In front of the main tunnel leading to the excavations beneath the city, Adam stopped and looked up. Stars shone in the sky, their light barely filtered by the thin atmosphere, which consisted mainly of carbon dioxide and nitrogen - if it had been any thinner, there would have been no liquid water left on the surface of the planet. On the left, the first red glow was already appearing on the horizon - it wouldn't be long before the sun rose, and then the temperature would rise from the current twenty degrees centigrade below zero to ten to fifteen degrees above freezing. Ice still glistened in the canals and on the shores of the inland sea, but it would be gone by evening, only to form again the next night.

"Have we already received a report from Rebecca?" asked Adam. The data channels also connected him to the chronolog of the primary probe in orbit, so he knew that Rebecca's shuttle must have reached the gas giant's icy moon half an hour ago.

"Not yet," replied his assistant, a multifunctional servomech who accompanied him at every turn. He also used a voice amplifier in the thin air. With communication signals, they could have communicated much faster and exchanged more information, but Adam had insisted on ordinary speech. He wanted his thoughts to have more time. "All we have so far is normal telemetry and a confirmation of arrival, nothing more."

Adam wondered why that worried him. Rebecca naturally needed time to gather initial impressions before she could send a report.

"Will we stick to the previous prioritization?" asked the assistant.

He expects me to make decisions, Adam thought as he stood in the cold night, in an atmosphere that would have killed an unprotected human in seconds. He had been here for hours, the soul of a man in the body of a machine, and had yet to give a single order. The servomechs remained diligent, they continued to work, digging, measuring and collecting data, but they proceeded according to the usual operational plan, without local creativity adapted to the situation. They were like hands that needed a head.

Adam entered the tunnel and immediately turned to the right. There was a room about twenty square meters in size with a ceiling so low that he could only stand in it bent over. The smaller servomechanisms used it for the storage of mobile secondary artifacts, in most cases items made of jade-like stone, ceramic or corroded metal.
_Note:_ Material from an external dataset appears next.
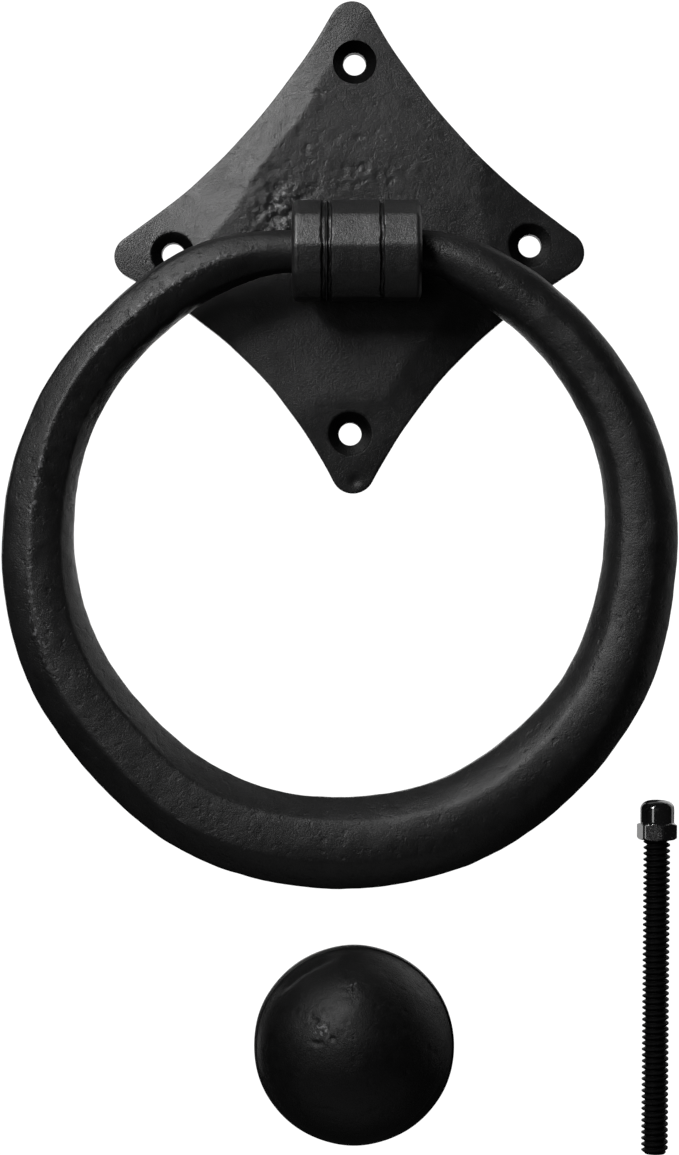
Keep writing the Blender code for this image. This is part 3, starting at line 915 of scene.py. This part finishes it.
def make_nut(material):
    columns = 144
    turn = angles(columns)
    hexagon = hexagon_radius(turn)
    rows = []

    def add_row(z, radius):
        x = radius * np.cos(turn)
        y = radius * np.sin(turn)
        rows.append(np.stack([x, y, np.full(columns, z)], axis=-1))

    add_row(NUT_BORE_DEPTH, NUT_BORE_RADIUS)
    add_row(0.25, NUT_BORE_RADIUS)
    add_row(0.0, NUT_BORE_RADIUS + 0.2)
    for z in np.linspace(0, CHAMFER_HEIGHT, 6):
        add_row(z, np.minimum(hexagon, CHAMFER_RADIUS + z * CHAMFER_SLOPE))
    for z in np.linspace(0.6, HEX_HEIGHT - 0.6, 8):
        add_row(z, hexagon)
    for z in np.linspace(HEX_HEIGHT - CHAMFER_HEIGHT, HEX_HEIGHT, 6):
        add_row(z, np.minimum(hexagon, CHAMFER_RADIUS + (HEX_HEIGHT - z) * CHAMFER_SLOPE))
    add_row(HEX_HEIGHT + 0.02, CAP_RADIUS + 0.02)
    add_row(HEX_HEIGHT + 0.12, CAP_RADIUS - 0.06)
    cap_start = NUT_HEIGHT - CAP_ROUND_HEIGHT
    for z in np.linspace(HEX_HEIGHT + 0.3, cap_start, 5):
        add_row(z, CAP_WALL)
    cap_rows = 28
    for k in range(1, cap_rows):
        angle = math.pi / 2 * k / cap_rows
        rise = CAP_ROUND_HEIGHT * math.sin(angle) ** CAP_FULLNESS
        add_row(cap_start + rise, CAP_WALL * math.cos(angle) ** CAP_FULLNESS)
    points, faces = capped_rows(np.array(rows))
    points[-1, 2] = NUT_HEIGHT
    points[:, 2] += ROD_BARE
    mesh = make_mesh("cap_nut_mesh", stand_on_rod(points), faces)
    finish_piece("cap_nut_detail", mesh, "cap_nut", "cap_nut", material, math.radians(24))


# ---------------------------------------------------------------- materials

class Recipe:
    """A material's nodes, with short calls to add them."""

    def __init__(self, name):
        self.material = bpy.data.materials.new(name)
        self.material.use_nodes = True
        self.tree = self.material.node_tree
        self.shader = self.tree.nodes["Principled BSDF"]
        self.place = self.node("ShaderNodeTexCoord").outputs["Object"]

    def node(self, kind, settings=None, **inputs):
        node = self.tree.nodes.new(kind)
        for name, value in (settings or {}).items():
            setattr(node, name, value)
        for name, value in inputs.items():
            self.feed(node, name, value)
        return node

    def feed(self, node, name, value):
        socket = node.inputs[int(name[1:])] if name[0] == "_" else node.inputs[name]
        if isinstance(value, bpy.types.NodeSocket):
            self.tree.links.new(value, socket)
        else:
            socket.default_value = value

    def noise(self, scale, detail=2.0, roughness=0.5):
        return self.node(
            "ShaderNodeTexNoise", Vector=self.place, Scale=scale, Detail=detail, Roughness=roughness
        ).outputs["Fac"]

    def ramp(self, value, low, high, to_low=0.0, to_high=1.0):
        inputs = {"Value": value, "From Min": low, "From Max": high}
        inputs.update({"To Min": to_low, "To Max": to_high})
        return self.node("ShaderNodeMapRange", {"clamp": True}, **inputs).outputs["Result"]

    def math(self, operation, a, b):
        return self.node("ShaderNodeMath", {"operation": operation}, _0=a, _1=b).outputs["Value"]

    def mix(self, factor, a, b):
        node = self.node("ShaderNodeMix", {"data_type": "RGBA"})
        self.feed(node, "_0", factor)
        self.feed(node, "_6", a)
        self.feed(node, "_7", b)
        return node.outputs[2]

    def bump(self, height, distance, strength, normal=None):
        node = self.node("ShaderNodeBump", Height=height, Distance=distance, Strength=strength)
        if normal is not None:
            self.feed(node, "Normal", normal)
        return node.outputs["Normal"]


def grey(value):
    """A very slightly blue grey."""
    return (value, value, value * 1.03, 1.0)


def forged_iron(name, dark, light, rough, gloss, pits):
    """Black satin paint over hammered iron: fine grain, pits, painted shade in the places the first
    mask marks, worn edges, and bright specks where the mesh is painted roughest, which on the ring's
    lit ridge and the striker's pit clusters are painted glints.
    The numbers are its darkest and lightest grey, its roughness, how strongly it reflects, and how
    deep its pits are."""
    r = Recipe(name)
    finish = r.node("ShaderNodeAttribute", {"attribute_name": "finish"}).outputs["Color"]
    finish = r.node("ShaderNodeSeparateColor", Color=finish)
    painted_shade = finish.outputs["Red"]
    coarseness_and_glints = finish.outputs["Green"]
    mottle = r.noise(95, 4, 0.6)
    blotch = r.noise(420, 4, 0.65)
    grain = r.noise(3600, 3, 0.75)
    pitting = r.ramp(r.noise(800, 2, 0.5), 0.58, 0.74)
    pitting = r.math("MULTIPLY", pitting, r.ramp(coarseness_and_glints, 0, 1, 0.25, 1.0))
    worn = r.ramp(r.node("ShaderNodeNewGeometry").outputs["Pointiness"], 0.52, 0.60)
    worn = r.math("MULTIPLY", worn, r.ramp(blotch, 0.35, 0.65))

    colour = r.mix(r.ramp(mottle, 0.3, 0.7), grey(dark), grey(light))
    colour = r.mix(r.math("MULTIPLY", worn, 0.6), colour, grey(light * 2))
    colour = r.mix(r.math("MULTIPLY", pitting, 0.5), colour, grey(dark * 0.5))
    # Painted shade: where the first mask is set, the colour is darkened to a quarter of the darkest
    # grey.
    colour = r.mix(painted_shade, colour, grey(dark * 0.25))
    # Bright specks where the second mask is high; on the ring's lit ridge and the striker's pit
    # clusters they are painted glints.
    chips_and_glints = r.math("MULTIPLY", r.ramp(r.noise(1300, 2, 0.6), 0.56, 0.64), r.ramp(coarseness_and_glints, 0.7, 1.0))
    colour = r.mix(r.math("MULTIPLY", chips_and_glints, 0.9), colour, grey(0.06))
    r.feed(r.shader, "Base Color", colour)
    roughness = r.ramp(blotch, 0.3, 0.7, rough - 0.06, rough + 0.07)
    roughness = r.math("SUBTRACT", roughness, r.math("MULTIPLY", chips_and_glints, 0.12))
    roughness = r.math("ADD", roughness, r.math("MULTIPLY", pitting, 0.12))
    roughness = r.math("SUBTRACT", roughness, r.math("MULTIPLY", worn, 0.06))
    r.feed(r.shader, "Roughness", roughness)
    normal = r.bump(r.math("MULTIPLY", blotch, r.ramp(coarseness_and_glints, 0, 1, 0.5, 2.0)), 0.00012, 0.5)
    normal = r.bump(r.noise(1500, 2, 0.6), 0.00005, 0.5, normal)
    normal = r.bump(grain, 0.00007, 1.0, normal)
    normal = r.bump(r.math("MULTIPLY", pitting, -1.0), 0.00010, pits, normal)
    r.feed(r.shader, "Normal", normal)
    r.shader.inputs["Specular IOR Level"].default_value = gloss
    return r.material


def blackened_steel(name, dark, light, rough):
    """Dull black oxide on the rolled thread, rubbed on the crests."""
    r = Recipe(name)
    blotch = r.noise(900, 3, 0.6)
    worn = r.ramp(r.node("ShaderNodeNewGeometry").outputs["Pointiness"], 0.52, 0.60)
    colour = r.mix(r.ramp(blotch, 0.35, 0.65), grey(dark), grey(light))
    colour = r.mix(r.math("MULTIPLY", worn, 0.5), colour, grey(light * 2))
    r.feed(r.shader, "Base Color", colour)
    r.feed(r.shader, "Roughness", r.ramp(blotch, 0.3, 0.7, rough - 0.06, rough + 0.08))
    r.feed(r.shader, "Normal", r.bump(r.noise(3200, 3, 0.6), 0.00003, 0.5))
    r.shader.inputs["Specular IOR Level"].default_value = 0.04
    return r.material


def gloss_black(name, dark, rough):
    """Smooth glossy black coating on the nut, with faint specks."""
    r = Recipe(name)
    specks = r.ramp(r.noise(2600, 3, 0.6), 0.60, 0.70)
    orange_peel = r.noise(1500, 2, 0.5)
    colour = r.mix(specks, grey(dark), grey(dark * 2.2))
    r.feed(r.shader, "Base Color", colour)
    r.feed(r.shader, "Roughness", r.ramp(specks, 0, 1, rough, rough + 0.25))
    r.feed(r.shader, "Normal", r.bump(orange_peel, 0.00002, 0.25))
    r.shader.inputs["Specular IOR Level"].default_value = 1.0
    return r.material


# ---------------------------------------------------------------- studio

def add_softbox(name, heading, height, distance, size, power):
    """A soft light that faces the object's middle. The heading is in degrees from the camera's side,
    positive to the right, and the height is in degrees up."""
    middle = Vector((CAMERA_PLACE[0], -0.01, CAMERA_PLACE[2]))
    heading = math.radians(heading)
    height = math.radians(height)
    away = Vector((
        math.sin(heading) * math.cos(height),
        -math.cos(heading) * math.cos(height),
        math.sin(height),
    ))
    light = bpy.data.lights.new(name, "AREA")
    light.shape = "RECTANGLE"
    light.size, light.size_y = size
    light.energy = power
    lamp = bpy.data.objects.new(name, light)
    lamp.location = middle + away * distance
    lamp.rotation_euler = away.to_track_quat("Z", "Y").to_euler()
    bpy.context.collection.objects.link(lamp)


def make_studio():
    """The lights, and white surroundings that are bright only where the camera sees them."""
    for name, place in LIGHTS.items():
        add_softbox(name, *place)
    world = bpy.data.worlds.new("studio")
    world.use_nodes = True
    nodes = world.node_tree.nodes
    white = nodes["Background"]
    white.inputs["Color"].default_value = (1, 1, 1, 1)
    seen = nodes.new("ShaderNodeMapRange")
    seen.inputs["To Min"].default_value = AMBIENT
    seen.inputs["To Max"].default_value = BACKGROUND
    path = nodes.new("ShaderNodeLightPath")
    links = world.node_tree.links
    links.new(path.outputs["Is Camera Ray"], seen.inputs["Value"])
    links.new(seen.outputs["Result"], white.inputs["Strength"])
    bpy.context.scene.world = world
    bpy.context.scene.view_settings.view_transform = "Standard"


def make_camera():
    """A long lens level with the object's middle, straight in front of it."""
    camera = bpy.data.cameras.new("camera")
    camera.sensor_fit = "VERTICAL"
    camera.sensor_height = 36
    camera.lens = CAMERA_LENS
    camera.clip_start = 0.01
    eye = bpy.data.objects.new("camera", camera)
    eye.location = CAMERA_PLACE
    eye.rotation_euler = (math.pi / 2, 0, 0)
    bpy.context.collection.objects.link(eye)
    bpy.context.scene.camera = eye


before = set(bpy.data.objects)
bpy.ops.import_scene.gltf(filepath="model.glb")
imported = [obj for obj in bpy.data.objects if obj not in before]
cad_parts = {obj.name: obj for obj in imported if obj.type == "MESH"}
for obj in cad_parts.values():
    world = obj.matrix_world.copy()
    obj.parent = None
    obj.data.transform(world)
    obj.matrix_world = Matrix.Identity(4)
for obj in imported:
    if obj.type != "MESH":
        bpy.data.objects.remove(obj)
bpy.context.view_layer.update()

make_plate(
    forged_iron("plate_iron", 0.003, 0.006, 0.35, 0.24, 0.8),
    forged_iron("painted_shade_hole_iron", 0.001, 0.002, 0.45, 0.06, 0.5),
)
make_knuckle(forged_iron("knuckle_iron", 0.003, 0.006, 0.37, 0.38, 0.5))
make_ring(forged_iron("ring_iron", 0.002, 0.004, 0.43, 0.2, 0.9))
make_striker(forged_iron("striker_iron", 0.0008, 0.0015, 0.46, 0.14, 0.8))
make_rod(blackened_steel("rod_steel", 0.0008, 0.0015, 0.55))
make_nut(gloss_black("nut_gloss", 0.004, 0.10))
make_studio()
make_camera()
Crouching, he walked along the shelves, examining the objects on them in the light of one of the lamps that belonged to his new body. A data channel flashed information into his field of vision, but Adam made it disappear again - he didn't want anything to interfere with his visual perception.

"Have these artefacts already been examined and categorized?" he asked.
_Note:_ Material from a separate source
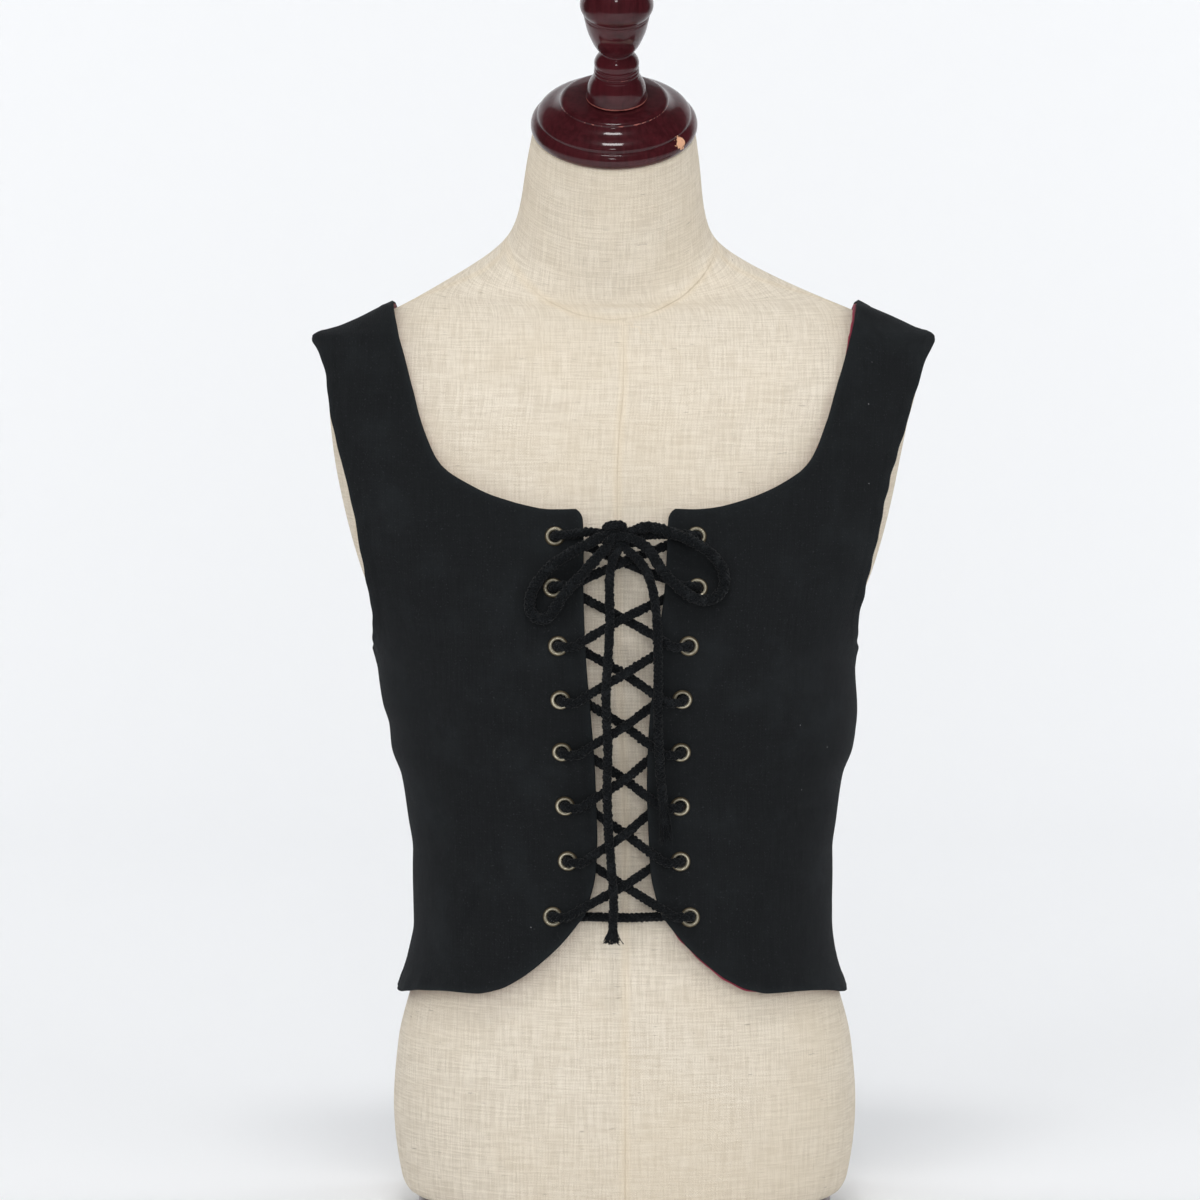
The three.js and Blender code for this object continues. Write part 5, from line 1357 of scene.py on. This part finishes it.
def make_dark_wood():
    """Dark red-brown varnished wood, with bare pale wood where a chip has come off, and rubbed edges painted
    pale as worn varnish and as painted highlights along the ridges.
    """
    material, tree, shader = new_material("dark_wood", (0.069, 0.014, 0.020))
    spot = own_place(tree)
    grain = noise(drawn_out(spot, 1.0, 1.0, 0.16), 330, 5, Distortion=0.6)
    base = blend(between(grain, 0.3, 0.7), (0.033, 0.0052, 0.0070), (0.052, 0.0088, 0.0118))
    base = blend(between(noise(spot, 30, 3), 0.45, 0.7, 0, 0.5), base, (0.078, 0.0095, 0.0140))
    away = read(tree, "ShaderNodeVectorMath", {0: spot, 1: tuple(chip_spot)}, 1, operation="DISTANCE")
    chip = noise(spot, 520, 3) * CHIP["jagged"] + away < CHIP["reach"]
    # The pale line on each ridge is partly worn varnish and partly a painted highlight.
    edge = own_value(tree, "ridge") + noise(spot, 210, 5, Roughness=0.7)
    rubbed = between(edge, 1.42, 1.48)
    bare = chip.or_more(rubbed * 0.8)
    base = blend(rubbed, base, (0.36, 0.12, 0.10))
    relief = bump(noise(spot, 160, 2) - chip * 3, 0.10, 0.0006)
    base = blend(chip, base, (0.66, 0.36, 0.22))
    set_up(shader, Base_Color=base, Roughness=between(bare, 0, 1, 0.34, 0.8), Specular_IOR_Level=0.1,
           Coat_Weight=between(bare, 0, 1, 0.75, 0), Coat_Roughness=0.07, Coat_IOR=1.45, Normal=relief)
    return material


dark_wood = make_dark_wood()


def turned_wood(name, profile, foot, axis, ridges):
    """A turned piece that stands on foot along axis. ridges are the radii and heights of its rubbed edges,
    each with how far it is rubbed; they are painted pale, as worn varnish and as painted highlights."""
    piece = turned(name, profile, TURNED_SIDES)
    spots = np.array([v.co for v in piece.data.vertices])
    radius = np.hypot(spots[:, 0], spots[:, 1])
    worn = [amount * np.exp(-(np.hypot(radius - r, spots[:, 2] - h) / RUBBED_WIDTH) ** 2)
            for r, h, amount in ridges]
    give_values(piece, "ridge", np.max(worn, axis=0))
    turn = Vector((0, 0, 1)).rotation_difference(axis).to_matrix().to_4x4()
    piece.data.transform(Matrix.Translation(foot) @ turn)
    piece.data.materials.append(dark_wood)
    return piece


def make_board(name):
    """The board: the form's lowest section, a little smaller, with rounded edges."""
    turn = -math.pi / 2 + np.arange(FORM_AROUND) / FORM_AROUND * 2 * math.pi
    skin = form_point(turn, np.full(FORM_AROUND, FORM_SECTIONS[0, 0]))
    middle = np.array([0, seam_plane, 0])
    rings = []
    for share in np.radians((0, 30, 60, 90)):
        rings.append((BOARD_INSET + BOARD_ROUND * (1 - math.sin(share)), BOARD_ROUND * (1 - math.cos(share))))
    rings = rings + [(inset, BOARD_HEIGHT - height) for inset, height in reversed(rings)]
    points = []
    for inset, height in rings:
        ring = skin - middle
        ring[:, 0] *= 1 - inset / FORM_SECTIONS[0, 1]
        ring[:, 1] *= 1 - inset / FORM_SECTIONS[0, 2]
        ring[:, 2] = height
        points.append(ring + middle * (1, 1, 0))
    number = np.arange(len(rings) * FORM_AROUND).reshape(len(rings), -1)
    faces = ring_faces(number) + [tuple(number[0][::-1]), tuple(number[-1])]
    piece = make_object(name, np.vstack(points), faces, (dark_wood,))
    give_values(piece, "ridge", np.zeros(number.size))
    return piece


RUBBED_WIDTH = 0.0011
# Rubbed ridges, painted pale as worn varnish and as painted highlights: radius, height, how far rubbed
CAP_RIDGES = ((0.0512, 0.0004, 1.03), (0.0344, 0.0217, 0.98))
FINIAL_RIDGES = ((0.0197, 0.0012, 1.25), (0.0142, 0.0188, 0.92))
cap = turned_wood("neck_cap", CAP_PROFILE, cap_foot, neck_axis, CAP_RIDGES)
finial = turned_wood("finial", FINIAL_PROFILE, finial_foot, neck_axis, FINIAL_RIDGES)
board = make_board("base_board")
for piece, node in ((cap, "form_neck_cap"), (finial, "form_finial"), (board, "form_board")):
    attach(piece, "root")
    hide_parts(node)

# The studio
# A white sweep of paper runs from the floor up behind the form. Large soft lights stand in front to the
# left and right, and the camera looks at the chest from four metres away through a long lens.
SWEEP = {"front": -3.2, "bend": 1.7, "radius": 1.0, "top": 4.2, "half_width": 4.5}
CAMERA_DISTANCE = 4.0
CAMERA_DROP = math.radians(6)
CAMERA_AIM = Vector((-0.016, seam_plane, 0.397))
CAMERA_LENS, CAMERA_SENSOR = 186, 36
# name, place, size across and up, power, what it looks at, and whether it is seen in glossy things
LIGHTS = (
    ("key", (-1.7, -2.9, 2.2), (1.8, 1.8), 22.5, (0, 0, 0.45), False),
    ("fill", (2.1, -2.6, 1.5), (1.6, 2.0), 14, (0, 0, 0.40), False),
    ("front", (0.1, -3.9, 1.2), (2.0, 1.2), 32, (0, 0, 0.40), False),
    ("top", (-0.05, -1.1, 2.6), (0.55, 0.45), 14, (0, 0, 0.50), True),
    ("glint", (-0.1, -3.0, 1.9), (0.34, 0.34), 6, (0, 0, 0.60), True),
    ("back_left", (-2.6, 0.9, 2.2), (1.2, 2.0), 28, (-0.4, 2.7, 0.8), False),
    ("back_right", (2.6, 0.9, 2.2), (1.2, 2.0), 28, (0.4, 2.7, 0.8), False),
)


def make_sweep():
    """The paper sweep: flat, curved up, then upright, and clear from behind for the views of the back."""
    side = [(SWEEP["front"], 0.0), (SWEEP["bend"], 0.0)]
    radius = SWEEP["radius"]
    for turn in np.linspace(0, math.pi / 2, 25)[1:]:
        side.append((SWEEP["bend"] + radius * math.sin(turn), radius * (1 - math.cos(turn))))
    side.append((side[-1][0], SWEEP["top"]))
    points = [(x, y, z) for y, z in side for x in (-SWEEP["half_width"], SWEEP["half_width"])]
    faces = [(2 * i, 2 * i + 1, 2 * i + 3, 2 * i + 2) for i in range(len(side) - 1)]
    material, tree, shader = new_material("white_paper", (0.9, 0.9, 0.9))
    set_up(shader, Base_Color=(0.90, 0.905, 0.915, 1), Roughness=0.95, Specular_IOR_Level=0.1)
    seen_from_behind = read(tree, "ShaderNodeNewGeometry", output="Backfacing")
    clear = read(tree, "ShaderNodeBsdfTransparent")
    surface = {0: seen_from_behind, 1: Reading(shader.outputs[0]), 2: clear}
    give(tree.nodes["Material Output"].inputs["Surface"], read(tree, "ShaderNodeMixShader", surface))
    return make_object("paper_sweep", points, faces, (material,))


make_sweep()
for name, place, (across, up), power, target, glossy in LIGHTS:
    lamp = bpy.data.lights.new(name, "AREA")
    lamp.shape, lamp.size, lamp.size_y, lamp.energy = "RECTANGLE", across, up, power
    light = bpy.data.objects.new(name, lamp)
    light.location = place
    light.visible_glossy = glossy
    light.rotation_euler = (Vector(target) - Vector(place)).to_track_quat("-Z", "Y").to_euler()
    bpy.context.scene.collection.objects.link(light)

world = bpy.data.worlds.new("studio")
world.use_nodes = True
world.node_tree.nodes["Background"].inputs[0].default_value = (0.95, 0.975, 1.0, 1)
world.node_tree.nodes["Background"].inputs[1].default_value = 0.4
bpy.context.scene.world = world
world.cycles_visibility.glossy = False
bpy.context.scene.view_settings.view_transform = "Standard"

camera_data = bpy.data.cameras.new("camera")
camera_data.sensor_width = CAMERA_SENSOR
camera_data.lens = CAMERA_LENS
camera = bpy.data.objects.new("camera", camera_data)
bpy.context.scene.collection.objects.link(camera)
camera.location = CAMERA_AIM + CAMERA_DISTANCE * Vector((0, -math.cos(CAMERA_DROP), math.sin(CAMERA_DROP)))
camera.rotation_euler = (math.pi / 2 - CAMERA_DROP, 0, 0)
bpy.context.scene.camera = camera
"Yes, Adam," the assistant replied. "They have no immediate use for the mission."

"That's the categorization? You haven't determined what purpose these items once served?"

"Our resources are limited."

"You've already pointed that out, yes." What a shame, Adam thought as his gaze swept over the objects. There were a million-year-old stories here, waiting to be discovered and told. "Are all these objects from the Muriah?"

"We don't know whether the city was built by the Muriah," said the servomech. "The dates of construction fit into their time frame, and we have found some symbols from the sign languages that the Muriah used at the time. But it's quite possible that these buildings here were once built by a local life form."

"An indigenous intelligence?"

"We discovered fossils during the excavations," said the servo. "There was biological evolution on this planet."

"Could intelligent creatures that have evolved here be responsible for the main artifact?"